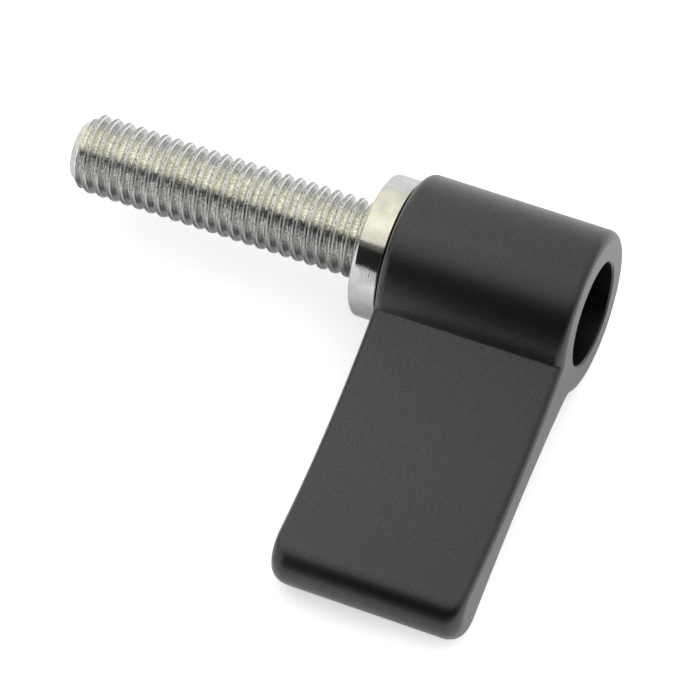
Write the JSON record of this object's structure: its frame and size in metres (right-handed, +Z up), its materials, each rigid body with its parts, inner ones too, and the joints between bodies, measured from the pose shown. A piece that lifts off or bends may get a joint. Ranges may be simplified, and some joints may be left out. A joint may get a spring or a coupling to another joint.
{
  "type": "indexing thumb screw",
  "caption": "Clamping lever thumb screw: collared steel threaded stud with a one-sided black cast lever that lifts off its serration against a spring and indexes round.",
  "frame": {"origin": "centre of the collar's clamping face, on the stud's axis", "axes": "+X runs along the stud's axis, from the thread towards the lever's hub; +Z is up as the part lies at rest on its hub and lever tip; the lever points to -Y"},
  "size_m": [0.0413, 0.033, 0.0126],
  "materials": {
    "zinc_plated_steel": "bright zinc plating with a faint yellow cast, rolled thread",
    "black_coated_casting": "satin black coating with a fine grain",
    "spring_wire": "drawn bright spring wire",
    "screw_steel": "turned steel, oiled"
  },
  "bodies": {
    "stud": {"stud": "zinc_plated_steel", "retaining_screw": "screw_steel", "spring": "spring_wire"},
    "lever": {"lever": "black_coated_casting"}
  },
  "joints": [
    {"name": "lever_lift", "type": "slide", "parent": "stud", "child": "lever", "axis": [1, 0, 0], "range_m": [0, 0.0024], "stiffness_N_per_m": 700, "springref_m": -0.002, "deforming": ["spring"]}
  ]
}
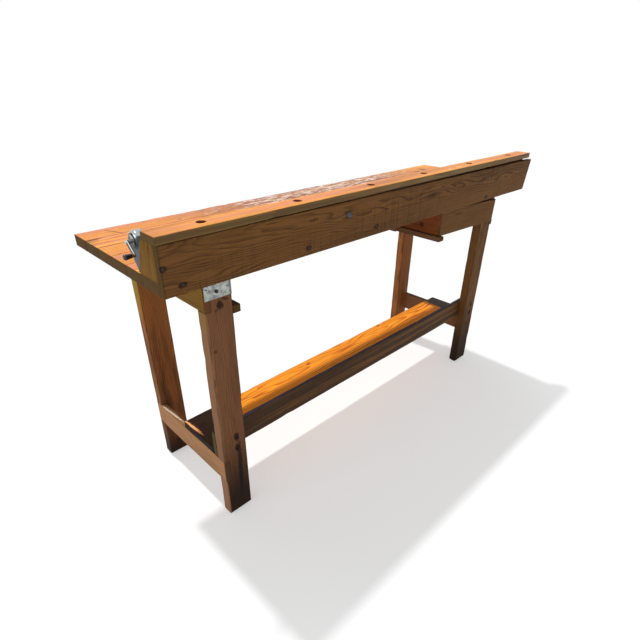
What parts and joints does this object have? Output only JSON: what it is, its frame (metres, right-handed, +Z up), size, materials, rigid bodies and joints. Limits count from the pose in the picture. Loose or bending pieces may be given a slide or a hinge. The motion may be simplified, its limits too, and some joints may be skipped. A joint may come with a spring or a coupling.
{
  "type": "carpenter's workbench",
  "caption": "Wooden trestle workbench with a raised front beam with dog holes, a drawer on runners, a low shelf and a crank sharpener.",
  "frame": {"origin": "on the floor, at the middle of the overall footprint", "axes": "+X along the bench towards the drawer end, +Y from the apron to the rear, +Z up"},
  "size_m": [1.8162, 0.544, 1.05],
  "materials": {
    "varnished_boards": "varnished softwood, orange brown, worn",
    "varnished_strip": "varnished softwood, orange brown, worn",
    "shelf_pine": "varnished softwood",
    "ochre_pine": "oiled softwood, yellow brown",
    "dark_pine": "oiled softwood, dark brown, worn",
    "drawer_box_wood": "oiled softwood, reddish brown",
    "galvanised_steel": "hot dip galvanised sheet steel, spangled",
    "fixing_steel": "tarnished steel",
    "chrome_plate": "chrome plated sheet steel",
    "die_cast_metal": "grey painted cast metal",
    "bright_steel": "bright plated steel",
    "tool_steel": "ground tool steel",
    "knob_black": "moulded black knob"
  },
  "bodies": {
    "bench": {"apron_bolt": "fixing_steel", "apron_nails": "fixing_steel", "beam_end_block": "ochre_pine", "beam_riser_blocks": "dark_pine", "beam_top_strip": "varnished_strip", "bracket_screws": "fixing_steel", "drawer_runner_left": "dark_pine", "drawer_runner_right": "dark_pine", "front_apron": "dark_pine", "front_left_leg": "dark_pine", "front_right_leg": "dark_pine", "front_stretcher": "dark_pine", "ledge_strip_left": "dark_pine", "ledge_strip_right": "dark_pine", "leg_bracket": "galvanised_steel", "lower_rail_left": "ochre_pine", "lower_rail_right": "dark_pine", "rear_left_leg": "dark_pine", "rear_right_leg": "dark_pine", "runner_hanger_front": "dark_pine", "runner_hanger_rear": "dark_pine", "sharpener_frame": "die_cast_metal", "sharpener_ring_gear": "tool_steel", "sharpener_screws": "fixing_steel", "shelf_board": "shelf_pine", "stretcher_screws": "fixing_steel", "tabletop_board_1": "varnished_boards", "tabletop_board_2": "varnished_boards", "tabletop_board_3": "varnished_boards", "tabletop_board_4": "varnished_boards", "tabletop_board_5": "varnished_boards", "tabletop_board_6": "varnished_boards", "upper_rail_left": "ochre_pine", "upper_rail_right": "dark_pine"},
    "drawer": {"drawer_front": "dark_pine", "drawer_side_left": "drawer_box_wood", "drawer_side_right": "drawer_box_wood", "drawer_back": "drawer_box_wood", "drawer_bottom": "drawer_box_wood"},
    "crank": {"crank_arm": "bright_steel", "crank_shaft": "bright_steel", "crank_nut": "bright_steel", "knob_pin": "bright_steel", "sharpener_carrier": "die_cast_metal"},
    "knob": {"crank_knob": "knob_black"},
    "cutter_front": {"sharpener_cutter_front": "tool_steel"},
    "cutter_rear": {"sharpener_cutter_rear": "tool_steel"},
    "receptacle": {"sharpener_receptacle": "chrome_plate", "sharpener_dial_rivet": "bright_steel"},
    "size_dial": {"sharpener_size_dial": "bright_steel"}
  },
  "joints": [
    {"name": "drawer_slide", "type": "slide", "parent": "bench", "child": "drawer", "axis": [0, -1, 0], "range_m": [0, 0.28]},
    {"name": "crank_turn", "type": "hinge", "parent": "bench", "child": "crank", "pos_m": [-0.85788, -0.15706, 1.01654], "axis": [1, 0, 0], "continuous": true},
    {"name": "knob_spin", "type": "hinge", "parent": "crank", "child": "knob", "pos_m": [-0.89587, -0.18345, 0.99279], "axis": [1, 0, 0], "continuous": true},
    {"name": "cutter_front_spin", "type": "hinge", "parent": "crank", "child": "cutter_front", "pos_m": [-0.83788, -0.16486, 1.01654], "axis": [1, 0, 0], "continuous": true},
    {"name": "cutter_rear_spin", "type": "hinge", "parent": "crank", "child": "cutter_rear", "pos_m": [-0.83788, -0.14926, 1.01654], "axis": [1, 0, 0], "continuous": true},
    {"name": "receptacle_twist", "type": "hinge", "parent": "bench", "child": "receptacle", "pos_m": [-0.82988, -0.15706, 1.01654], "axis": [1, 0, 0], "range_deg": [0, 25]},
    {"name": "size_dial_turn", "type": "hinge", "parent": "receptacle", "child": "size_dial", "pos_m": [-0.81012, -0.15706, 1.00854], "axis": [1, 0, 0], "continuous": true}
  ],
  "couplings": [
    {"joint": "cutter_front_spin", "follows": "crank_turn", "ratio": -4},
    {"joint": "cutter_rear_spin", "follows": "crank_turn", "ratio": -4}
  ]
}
# # #
• **YOUR OBJECTIVE**:
Show, from the listing above, each line that contains the word "slide".

• **FULL SOLUTION**:
    {"name": "lever_lift", "type": "slide", "parent": "stud", "child": "lever", "axis": [1, 0, 0], "range_m": [0, 0.0024], "stiffness_N_per_m": 700, "springref_m": -0.002, "deforming": ["spring"]}
What parts and joints does this object have? Output only JSON: what it is, its frame (metres, right-handed, +Z up), size, materials, rigid bodies and joints. Limits count from the pose in the picture. Loose or bending pieces may be given a slide or a hinge. The motion may be simplified, its limits too, and some joints may be skipped. A joint may come with a spring or a coupling.
    {"name": "drawer_slide", "type": "slide", "parent": "bench", "child": "drawer", "axis": [0, -1, 0], "range_m": [0, 0.28]},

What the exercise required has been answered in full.